Let $p, q, r \in [1, \infty]$ with $1/p + 1/q + 1/r = 2$. Let $f \in L^p(\mathbb R^n), g \in L^q(\mathbb R^n), h \in L^r(\mathbb R^n)$.
Why is then: $$\int_{\mathbb R^n \times \mathbb R^n} | f(x) g(y-x) h(y) | d \lambda_{2n} (x, y) \leq \|f\|_p \|g\|_q \|h\|_r$$
I give a sketch of proof for the case $1/p + 1/q + 1/r = 1$
Without loss of generality you can assume $\|f\|_p=1$,$\|g\|_q=1$ and $\|h\|_r=1$. Now you can use the fact that for non negative $a$, $b$ and $c$, you have $abc \leq \frac{a^p}{p}+\frac{b^q}{q}+\frac{c^r}{r}$ to prove it.

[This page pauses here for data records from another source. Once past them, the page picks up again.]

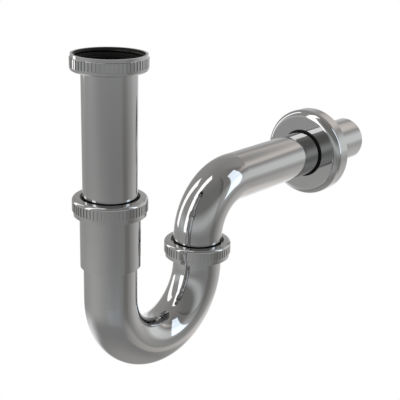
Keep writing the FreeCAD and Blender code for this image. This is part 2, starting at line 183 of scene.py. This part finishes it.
def mix_colours(tree, factor, first, second):
    node = tree.nodes.new("ShaderNodeMix")
    node.data_type = "RGBA"
    feed(tree, node.inputs[0], factor)
    feed(tree, node.inputs[6], first)
    feed(tree, node.inputs[7], second)
    return node.outputs[2]


def dot(tree, vector, constant):
    node = tree.nodes.new("ShaderNodeVectorMath")
    node.operation = "DOT_PRODUCT"
    feed(tree, node.inputs[0], vector)
    node.inputs[1].default_value = constant
    return node.outputs["Value"]


# Studio light by direction, shared by the world and the floor

def add_light(tree, light, amount, colour):
    """Adds an amount of a colour to the light so far."""
    node = tree.nodes.new("ShaderNodeVectorMath")
    node.operation = "MULTIPLY_ADD"
    feed(tree, node.inputs[0], amount)
    feed(tree, node.inputs[1], colour)
    feed(tree, node.inputs[2], light)
    return node.outputs[0]


def studio_light(tree, direction):
    """Returns the studio's colour, which is 1 where it is white, in a direction of length 1."""
    ahead = dot(tree, direction, HEADING)
    right = dot(tree, direction, RIGHTWARDS)
    height = dot(tree, direction, (0.0, 0.0, 1.0))
    azimuth = maths(tree, "DEGREES", maths(tree, "ARCTAN2", right, ahead))
    elevation = maths(tree, "DEGREES", maths(tree, "ARCSINE", height))

    # Walls: pale grey ahead, darker behind the camera, with one hard corner on the right.
    behind = maths(tree, "MAXIMUM", ramp(tree, azimuth, 118.5, 119.5), ramp(tree, azimuth, *LEFT_CORNER))
    wall = add_light(tree, WALL, behind, WALL_BEHIND)
    wall = add_light(tree, wall, patch(tree, azimuth, *RIGHT_WALL_PLACE), RIGHT_WALL)
    wall = mix_colours(tree, ramp(tree, elevation, *CEILING_EDGE), wall, CEILING)
    ground = mix_colours(tree, ramp(tree, elevation, -50.0, -85.0), GROUND, GROUND_BELOW)
    light = mix_colours(tree, ramp(tree, elevation, 0.0, GROUND_EDGE), wall, ground)

    for across, up, colour in GLOWS:
        amount = product(tree, turn_patch(tree, azimuth, *across), patch(tree, elevation, *up))
        light = add_light(tree, light, amount, colour)
    amount = product(tree, behind, patch(tree, elevation, *GLOW_BEHIND_PLACE))
    return add_light(tree, light, amount, GLOW_BEHIND)


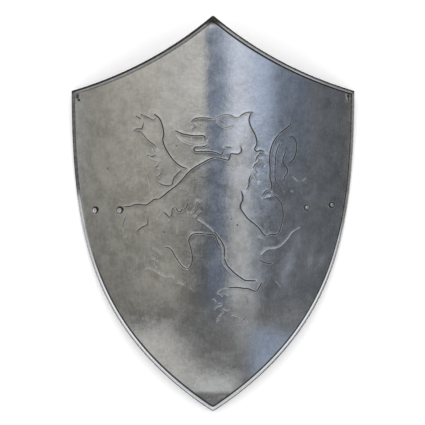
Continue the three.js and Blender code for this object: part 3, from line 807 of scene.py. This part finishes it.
STRAP_STATIONS = 230
STRAP_HALF = STRAP_WIDTH / 2
STRAP_EDGE_ROUND = 1.1
STRAP_END_ROUND = 9
EDGE_CREASE_INSET = 4.2
EDGE_CREASE_DEPTH = 0.35
WASHER_HOLLOW = 0.22
CUP_DEPTH = 0.9
WRINKLES = ((-128, 0.35), (-121, 0.25), (-113, 0.3), (127, 0.35), (119, 0.28), (112, 0.22))


def strap_middle(x):
    (left_x, left_y), (right_x, right_y) = RIVETS["left_outer"], RIVETS["right_outer"]
    y = left_y + (right_y - left_y) * (x - left_x) / (right_x - left_x)
    hang = (STRAP_DROP - CLEARANCE) * np.maximum(0, 1 - (x / STRAP_FREE) ** 2) ** STRAP_FULLNESS
    place = on_face(x, y) - (SHEET + CLEARANCE + STRAP_THICKNESS / 2) * face_normal(x, y)
    place[..., 2] -= hang
    return place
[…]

for non negative $a$, $b$ and $c$ and $1/p + 1/q + 1/r = 1$, we have that, by convexity of log, \begin{align*} \log\left( \frac{a^p}{p}+\frac{b^q}{q}+\frac{c^r}{r} \right)&\geq \frac{1}{p} \log(a^p)+\frac{1}{q}\log(b^q)+\frac{1}{r}\log(c^r)\\ &= \log(a)+\log(b)+\log(c)\\ &= \log(abc) \end{align*} which proves that $abc\leq \frac{a^p}{p}+\frac{b^q}{q}+\frac{c^r}{r}$